'''
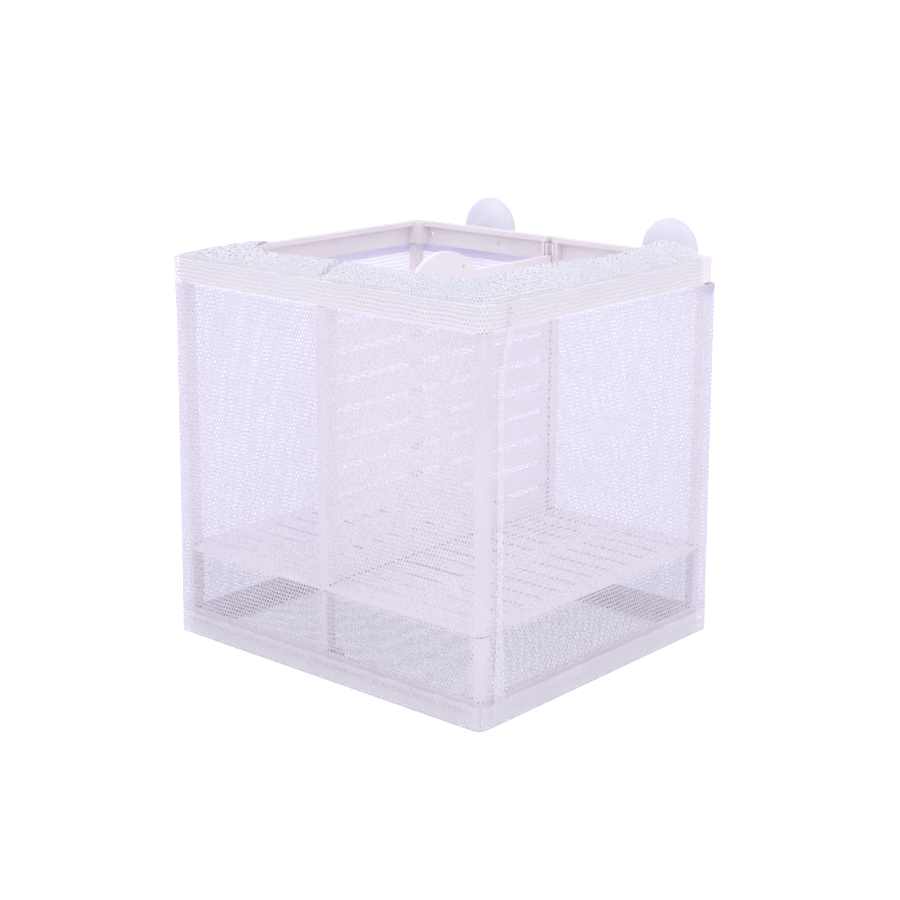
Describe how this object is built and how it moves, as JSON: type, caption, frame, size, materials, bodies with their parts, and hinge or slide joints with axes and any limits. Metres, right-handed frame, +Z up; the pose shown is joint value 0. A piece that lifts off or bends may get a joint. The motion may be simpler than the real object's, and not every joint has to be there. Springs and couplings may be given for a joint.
{
  "type": "fish breeding box",
  "caption": "Hanging net box for breeding fish: plastic frame, slotted floor plate, lift-out slatted divider, fine net bag and suction cups.",
  "frame": {"origin": "centre of the underside of the whole box, cups included, so that it stands on Z = 0", "axes": "+X along the front towards its right end, +Y towards the glass that the cups stick to, +Z up"},
  "size_m": [0.1538, 0.1516, 0.1603],
  "materials": {
    "frame_plastic": "off-white moulded plastic, satin",
    "divider_plastic": "off-white moulded plastic, satin",
    "clear_rubber": "milky clear soft plastic",
    "net_cloth": "fine white knitted net",
    "seam_thread": "white sewing thread and folded net"
  },
  "bodies": {
    "frame": {"top_rim": "frame_plastic", "bottom_rim": "frame_plastic", "separator_plate": "frame_plastic", "upper_post_front_left": "frame_plastic", "upper_post_front_right": "frame_plastic", "upper_post_back_left": "frame_plastic", "upper_post_back_right": "frame_plastic", "lower_post_front_left": "frame_plastic", "lower_post_front_right": "frame_plastic", "lower_post_back_left": "frame_plastic", "lower_post_back_right": "frame_plastic", "mid_leg_front": "frame_plastic", "mid_leg_back": "frame_plastic", "guide_post_front": "frame_plastic", "guide_post_back": "frame_plastic", "net_front": "net_cloth", "net_back": "net_cloth", "net_left": "net_cloth", "net_right": "net_cloth", "net_bottom": "net_cloth", "net_collar": "net_cloth", "net_hem": "seam_thread", "side_seam": "seam_thread", "bottom_seam": "seam_thread"},
    "divider": {"divider": "divider_plastic"},
    "cup_left": {"suction_cup_left": "clear_rubber"},
    "cup_right": {"suction_cup_right": "clear_rubber"}
  },
  "joints": [
    {"name": "divider_lift", "type": "slide", "parent": "frame", "child": "divider", "axis": [0, 0, 1], "range_m": [0, 0.125]},
    {"name": "cup_left_spin", "type": "hinge", "parent": "frame", "child": "cup_left", "pos_m": [-0.0458, 0.06565, 0.1475], "axis": [0, 1, 0], "continuous": true},
    {"name": "cup_right_spin", "type": "hinge", "parent": "frame", "child": "cup_right", "pos_m": [0.0458, 0.06565, 0.1475], "axis": [0, 1, 0], "continuous": true}
  ]
}
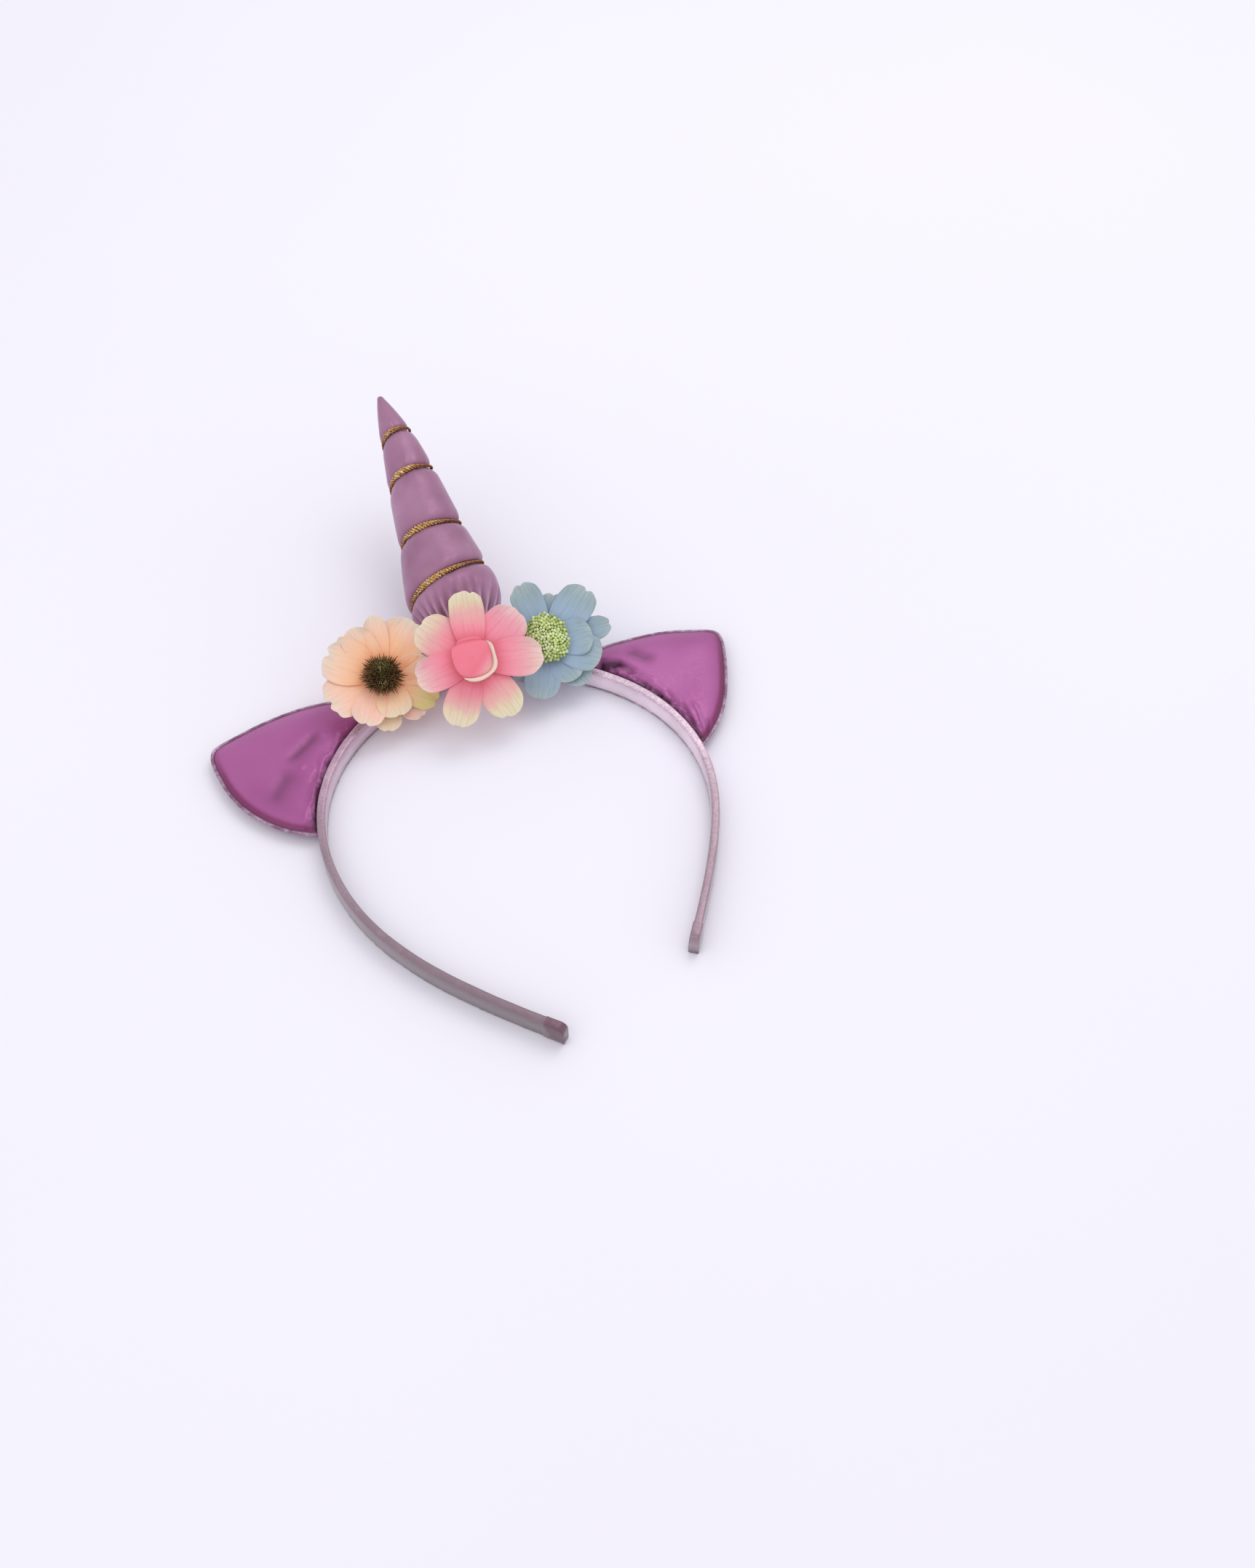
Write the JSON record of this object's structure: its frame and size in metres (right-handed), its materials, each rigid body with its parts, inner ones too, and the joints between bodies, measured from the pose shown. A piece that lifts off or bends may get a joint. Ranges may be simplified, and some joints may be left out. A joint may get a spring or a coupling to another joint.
{
  "type": "unicorn horn headband",
  "caption": "Costume hair band covered with metallic ribbon, with padded ears, a stuffed horn wound with gold cord, and cloth flowers along the top.",
  "frame": {"origin": "middle of the box around the whole headband, at the height of the band's back edge, on which it lies", "axes": "+X across the head to the blue flower's side, +Y from the band's ends to the horn's tip, +Z from the band's back edge to the front edge that carries the flowers"},
  "size_m": [0.1816, 0.2506, 0.0445],
  "materials": {
    "band_ribbon": "satin",
    "ear_leatherette": "satin",
    "horn_satin": "satin",
    "gold_cord": "satin",
    "peach_cloth": "matte",
    "brush_fibre": "matte",
    "pink_cloth": "matte",
    "blue_cloth": "matte",
    "stamen_pips": "matte",
    "moulded_foot": "matte"
  },
  "bodies": {
    "root": {"band": "band_ribbon", "ear_left": "ear_leatherette", "ear_right": "ear_leatherette", "horn": "horn_satin", "horn_cord": "gold_cord", "peach_back_petals": "peach_cloth", "peach_front_petals": "peach_cloth", "peach_brush": "brush_fibre", "peach_foot": "moulded_foot", "pink_petals": "pink_cloth", "pink_bud": "pink_cloth", "pink_foot": "moulded_foot", "blue_back_petals": "blue_cloth", "blue_front_petals": "blue_cloth", "blue_stamens": "stamen_pips", "blue_foot": "moulded_foot"}
  },
  "joints": []
}
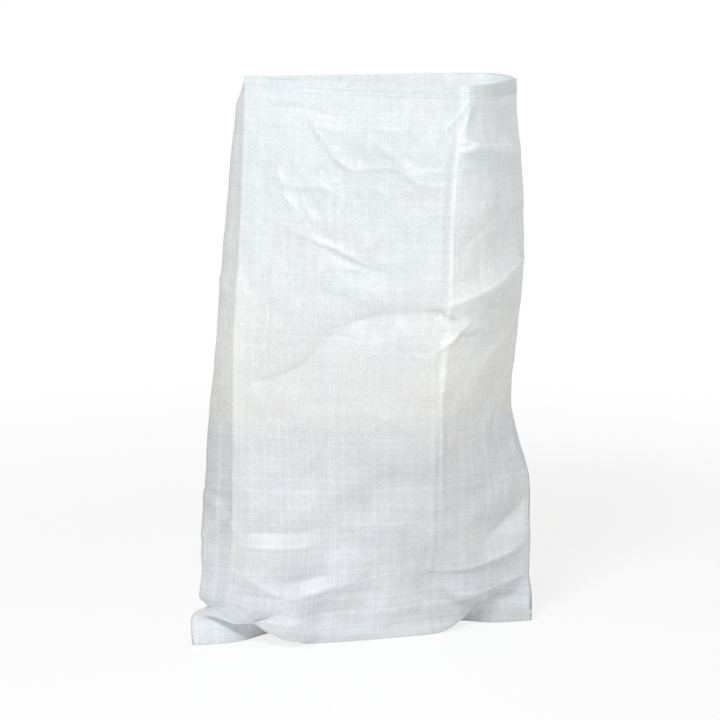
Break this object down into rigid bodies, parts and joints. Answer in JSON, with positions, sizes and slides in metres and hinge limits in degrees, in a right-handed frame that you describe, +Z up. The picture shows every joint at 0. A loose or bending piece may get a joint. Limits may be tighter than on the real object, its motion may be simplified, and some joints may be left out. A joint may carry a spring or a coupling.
{
  "type": "rubble bag",
  "caption": "Open-topped woven polypropylene bag that stands upright, with a hemmed mouth, storage creases and a folded and sewn bottom seam",
  "frame": {"origin": "middle of the plan box, on the floor that the bag stands on", "axes": "+Z up and the longest extent, -Y the front, +X to the right seen from the front"},
  "size_m": [0.587, 0.3068, 0.9503],
  "materials": {
    "woven_cloth": "satin woven tape",
    "sewing_thread": "matte twisted thread"
  },
  "bodies": {
    "root": {"sack_fabric": "woven_cloth", "hem_thread_upper": "sewing_thread", "hem_thread_lower": "sewing_thread", "base_seam_thread": "sewing_thread"}
  },
  "joints": []
}
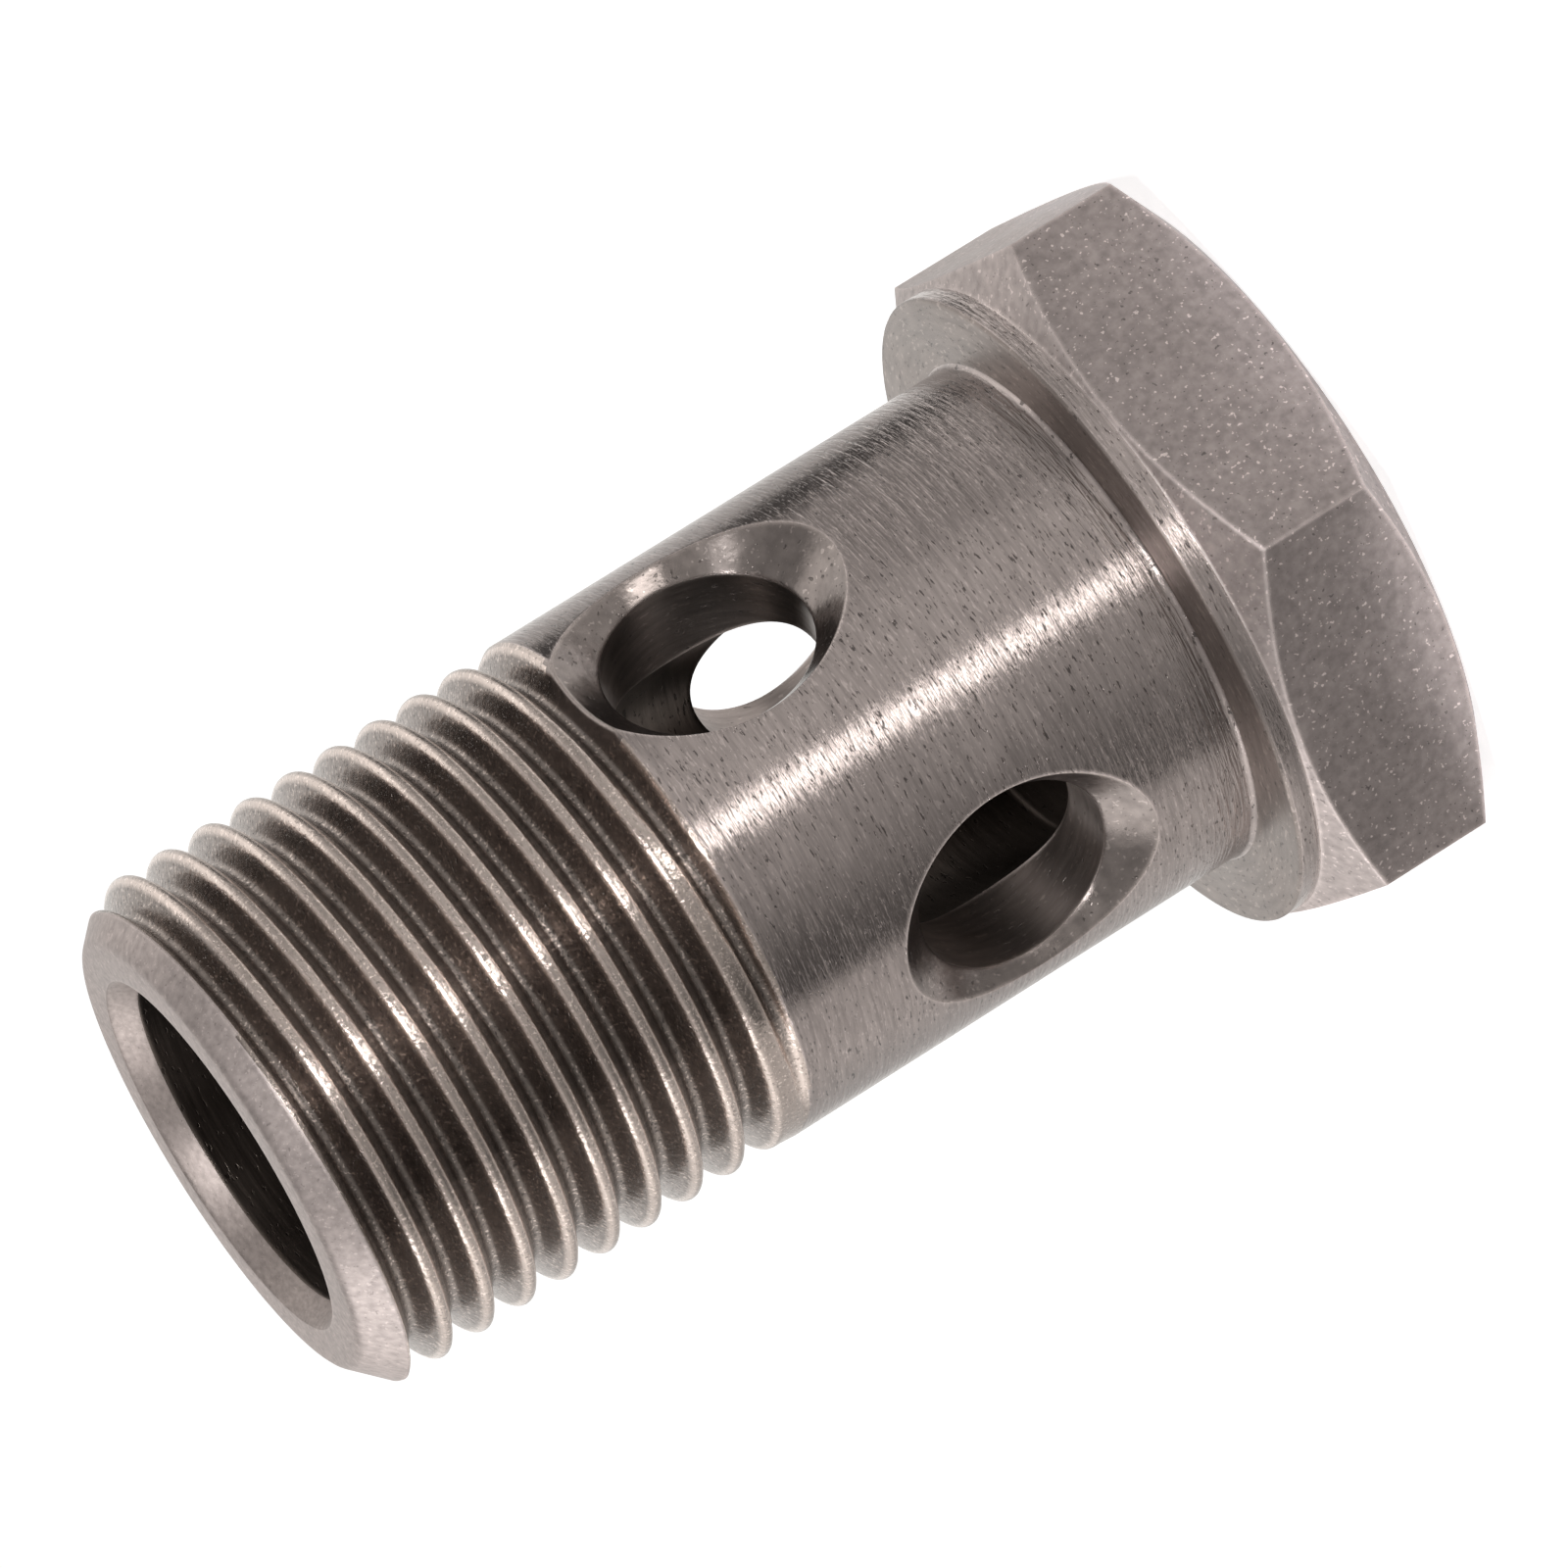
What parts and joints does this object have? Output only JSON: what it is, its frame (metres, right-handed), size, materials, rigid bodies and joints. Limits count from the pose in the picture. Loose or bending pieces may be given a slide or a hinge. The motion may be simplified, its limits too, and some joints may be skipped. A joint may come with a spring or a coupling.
{
  "type": "banjo bolt",
  "caption": "Hollow hexagon-head bolt with a pipe thread and crossed countersunk holes, for clamping a banjo eye and carrying fluid through it.",
  "frame": {"origin": "on the bolt's axis, in the plane of the bearing face, where the head meets the shank", "axes": "+Z along the bolt from the head to the threaded tip, +X along the upper cross hole, +Y along the lower cross hole; the bolt stands on its head"},
  "size_m": [0.0306, 0.0296, 0.0464],
  "materials": {
    "steel": "turned and milled steel, dull warm grey, with fine turning rings, small pits and bright worn edges"
  },
  "bodies": {
    "root": {"banjo_bolt": "steel"}
  },
  "joints": []
}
'''
What to work on
Take the records above and transcribe them exactly, dropping every picture.

Result of the task
Describe how this object is built and how it moves, as JSON: type, caption, frame, size, materials, bodies with their parts, and hinge or slide joints with axes and any limits. Metres, right-handed frame, +Z up; the pose shown is joint value 0. A piece that lifts off or bends may get a joint. The motion may be simpler than the real object's, and not every joint has to be there. Springs and couplings may be given for a joint.
{
  "type": "fish breeding box",
  "caption": "Hanging net box for breeding fish: plastic frame, slotted floor plate, lift-out slatted divider, fine net bag and suction cups.",
  "frame": {"origin": "centre of the underside of the whole box, cups included, so that it stands on Z = 0", "axes": "+X along the front towards its right end, +Y towards the glass that the cups stick to, +Z up"},
  "size_m": [0.1538, 0.1516, 0.1603],
  "materials": {
    "frame_plastic": "off-white moulded plastic, satin",
    "divider_plastic": "off-white moulded plastic, satin",
    "clear_rubber": "milky clear soft plastic",
    "net_cloth": "fine white knitted net",
    "seam_thread": "white sewing thread and folded net"
  },
  "bodies": {
    "frame": {"top_rim": "frame_plastic", "bottom_rim": "frame_plastic", "separator_plate": "frame_plastic", "upper_post_front_left": "frame_plastic", "upper_post_front_right": "frame_plastic", "upper_post_back_left": "frame_plastic", "upper_post_back_right": "frame_plastic", "lower_post_front_left": "frame_plastic", "lower_post_front_right": "frame_plastic", "lower_post_back_left": "frame_plastic", "lower_post_back_right": "frame_plastic", "mid_leg_front": "frame_plastic", "mid_leg_back": "frame_plastic", "guide_post_front": "frame_plastic", "guide_post_back": "frame_plastic", "net_front": "net_cloth", "net_back": "net_cloth", "net_left": "net_cloth", "net_right": "net_cloth", "net_bottom": "net_cloth", "net_collar": "net_cloth", "net_hem": "seam_thread", "side_seam": "seam_thread", "bottom_seam": "seam_thread"},
    "divider": {"divider": "divider_plastic"},
    "cup_left": {"suction_cup_left": "clear_rubber"},
    "cup_right": {"suction_cup_right": "clear_rubber"}
  },
  "joints": [
    {"name": "divider_lift", "type": "slide", "parent": "frame", "child": "divider", "axis": [0, 0, 1], "range_m": [0, 0.125]},
    {"name": "cup_left_spin", "type": "hinge", "parent": "frame", "child": "cup_left", "pos_m": [-0.0458, 0.06565, 0.1475], "axis": [0, 1, 0], "continuous": true},
    {"name": "cup_right_spin", "type": "hinge", "parent": "frame", "child": "cup_right", "pos_m": [0.0458, 0.06565, 0.1475], "axis": [0, 1, 0], "continuous": true}
  ]
}
Write the JSON record of this object's structure: its frame and size in metres (right-handed), its materials, each rigid body with its parts, inner ones too, and the joints between bodies, measured from the pose shown. A piece that lifts off or bends may get a joint. Ranges may be simplified, and some joints may be left out. A joint may get a spring or a coupling to another joint.
{
  "type": "unicorn horn headband",
  "caption": "Costume hair band covered with metallic ribbon, with padded ears, a stuffed horn wound with gold cord, and cloth flowers along the top.",
  "frame": {"origin": "middle of the box around the whole headband, at the height of the band's back edge, on which it lies", "axes": "+X across the head to the blue flower's side, +Y from the band's ends to the horn's tip, +Z from the band's back edge to the front edge that carries the flowers"},
  "size_m": [0.1816, 0.2506, 0.0445],
  "materials": {
    "band_ribbon": "satin",
    "ear_leatherette": "satin",
    "horn_satin": "satin",
    "gold_cord": "satin",
    "peach_cloth": "matte",
    "brush_fibre": "matte",
    "pink_cloth": "matte",
    "blue_cloth": "matte",
    "stamen_pips": "matte",
    "moulded_foot": "matte"
  },
  "bodies": {
    "root": {"band": "band_ribbon", "ear_left": "ear_leatherette", "ear_right": "ear_leatherette", "horn": "horn_satin", "horn_cord": "gold_cord", "peach_back_petals": "peach_cloth", "peach_front_petals": "peach_cloth", "peach_brush": "brush_fibre", "peach_foot": "moulded_foot", "pink_petals": "pink_cloth", "pink_bud": "pink_cloth", "pink_foot": "moulded_foot", "blue_back_petals": "blue_cloth", "blue_front_petals": "blue_cloth", "blue_stamens": "stamen_pips", "blue_foot": "moulded_foot"}
  },
  "joints": []
}
Break this object down into rigid bodies, parts and joints. Answer in JSON, with positions, sizes and slides in metres and hinge limits in degrees, in a right-handed frame that you describe, +Z up. The picture shows every joint at 0. A loose or bending piece may get a joint. Limits may be tighter than on the real object, its motion may be simplified, and some joints may be left out. A joint may carry a spring or a coupling.
{
  "type": "rubble bag",
  "caption": "Open-topped woven polypropylene bag that stands upright, with a hemmed mouth, storage creases and a folded and sewn bottom seam",
  "frame": {"origin": "middle of the plan box, on the floor that the bag stands on", "axes": "+Z up and the longest extent, -Y the front, +X to the right seen from the front"},
  "size_m": [0.587, 0.3068, 0.9503],
  "materials": {
    "woven_cloth": "satin woven tape",
    "sewing_thread": "matte twisted thread"
  },
  "bodies": {
    "root": {"sack_fabric": "woven_cloth", "hem_thread_upper": "sewing_thread", "hem_thread_lower": "sewing_thread", "base_seam_thread": "sewing_thread"}
  },
  "joints": []
}
What parts and joints does this object have? Output only JSON: what it is, its frame (metres, right-handed), size, materials, rigid bodies and joints. Limits count from the pose in the picture. Loose or bending pieces may be given a slide or a hinge. The motion may be simplified, its limits too, and some joints may be skipped. A joint may come with a spring or a coupling.
{
  "type": "banjo bolt",
  "caption": "Hollow hexagon-head bolt with a pipe thread and crossed countersunk holes, for clamping a banjo eye and carrying fluid through it.",
  "frame": {"origin": "on the bolt's axis, in the plane of the bearing face, where the head meets the shank", "axes": "+Z along the bolt from the head to the threaded tip, +X along the upper cross hole, +Y along the lower cross hole; the bolt stands on its head"},
  "size_m": [0.0306, 0.0296, 0.0464],
  "materials": {
    "steel": "turned and milled steel, dull warm grey, with fine turning rings, small pits and bright worn edges"
  },
  "bodies": {
    "root": {"banjo_bolt": "steel"}
  },
  "joints": []
}